Saturday 20 September 2014

Your Forum Friends Suggest a Gathering

The situation: new thread appears suggesting a gathering.

Year feel: intrigue; excitement; nagging concern.

You log onto your favourite online book forum, only to find that a junior member has suggested a gathering. At first, this seems like a good idea – a chance to put names to faces, a little social fun, perhaps the chance to big up your book … However, do not forget that whilst you may talk to your forum buddies more often than to your local friends, they are still internet friends, with all the risks of meeting people on the internet.

Yes, Melody Lovemuffin may seem like a harmless young creative type with a charming sense of humour and a penchant for knitting, but for all you know, ‘Melody Lovemuffin’ could be the alias for a fifty-year-old ex-con who knows that his real name, ‘Skinhead Ironbutt’, won’t sell many romance novellas.

What if one of your internet friends is an author groupie? Such people trawl the net for authors and then groom them for private readings. They sometimes hunt in packs. Only last year, an organised gang of six groupies captured Matthew Drzymala and forced him to read a chapter of Bittersweet at knife point.

I’m not saying never meet your internet friends but do proceed with caution. Meet in a well-lit area. Do not consume much alcohol. Tell your friends where you’re planning to go. Make sure that you have a mobile signal. Under no circumstances should you agree to attend a booze-filled camping expedition in the middle of nowhere, no matter how appealing it might sound.
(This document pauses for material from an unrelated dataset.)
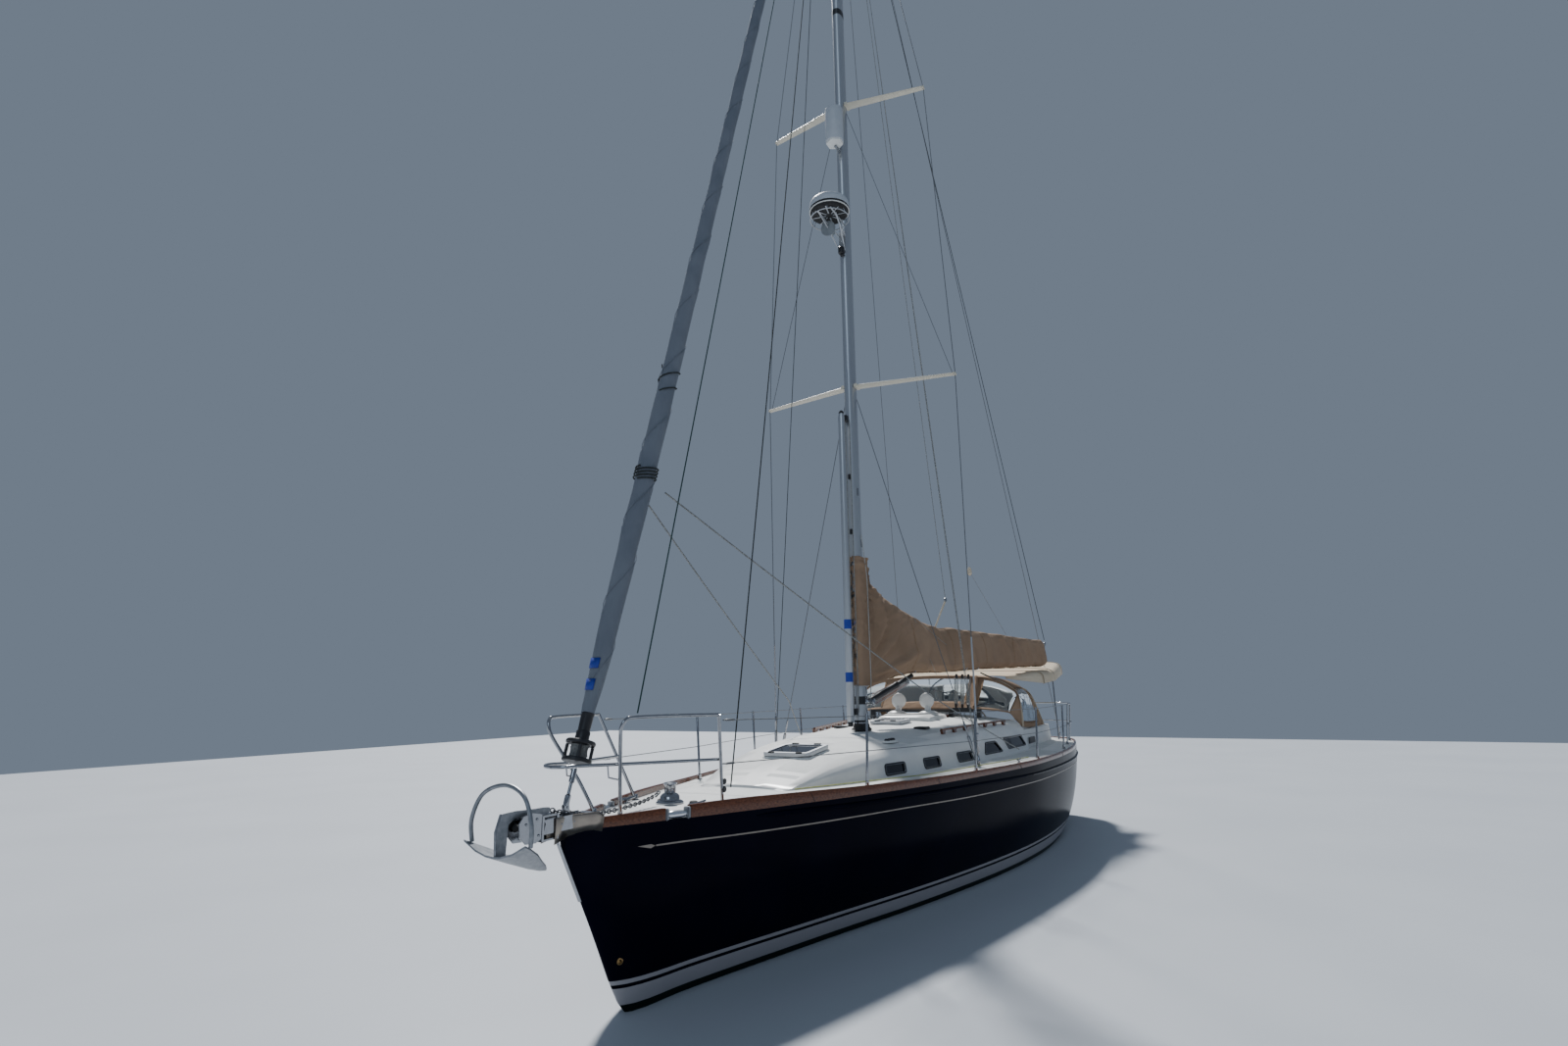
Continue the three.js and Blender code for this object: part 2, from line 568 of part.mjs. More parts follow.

However, do not let your forum friends know that you have the slightest qualms about meeting them alone in a dark alley. Respond with optimism and excitement. Say, “Yay! I’d love to go on a vodka-fuelled caving expedition with you.” Then lay the groundwork for a family bereavement fib. Foreshadow with “My elderly Uncle Jimbob is very foolish.” This will add credibility when you later say, “Uncle Jimbob put his wet hand in the sandwich toaster whilst having a bath. I’m just gutted that I’ll miss the forum caving expedition because of his funeral.”

If, after much consideration and pepper spray acquisition, you decide that you will attend a forum gathering, then make sure that you are armed with plenty of promotional bookmarks.

Letting people know that you plan to market your book is a major faux pas. Remember: a totally splendid hotshot author must pretend that she is in it solely for the love of writing. Even if you need to feed seven kids, you must not admit that you have any financial interest in selling books. Therefore, you must pretend that you’re at a gathering purely for the love of gatherings. Empty your bag, crumple the edges of some bookmarks, and put your other belongings on top. That way, when somebody asks about your book you can say, “I might have one or two bookmarks kicking around in here.”

Similarly, remove the silver-plated fountain pen that you carry especially for giving autographs, and replace it with a cheap biro. That way, nobody will suspect that you are expecting to promote your book.

To get the most out of the gathering, identify your greatest rival among the group and buy him drinks. Hopefully, if he gets drunk too early he will disgrace himself automatically. If he’s one of those irritating buggers who just gets more and more sociable then nip into the loo and leave him a bad review comparing him to an illiterate hippo. Return to the gathering and subtly suggest that he checks his reviews on his smartphone (he will have a smartphone). Although many authors can perfect a graceful reaction to a negative review online, it is very hard to fake an elegant response to an illiterate hippo comment in person. Steam will come out of his ears as he rants and raves. If you’re lucky, he might smash a few items of furniture.

Once your main rival is down, it is time to shine. Refer to your phone for witticisms written earlier in the day, and reel them off as original thoughts. You will soon have your forum buddies eating books out of your hand.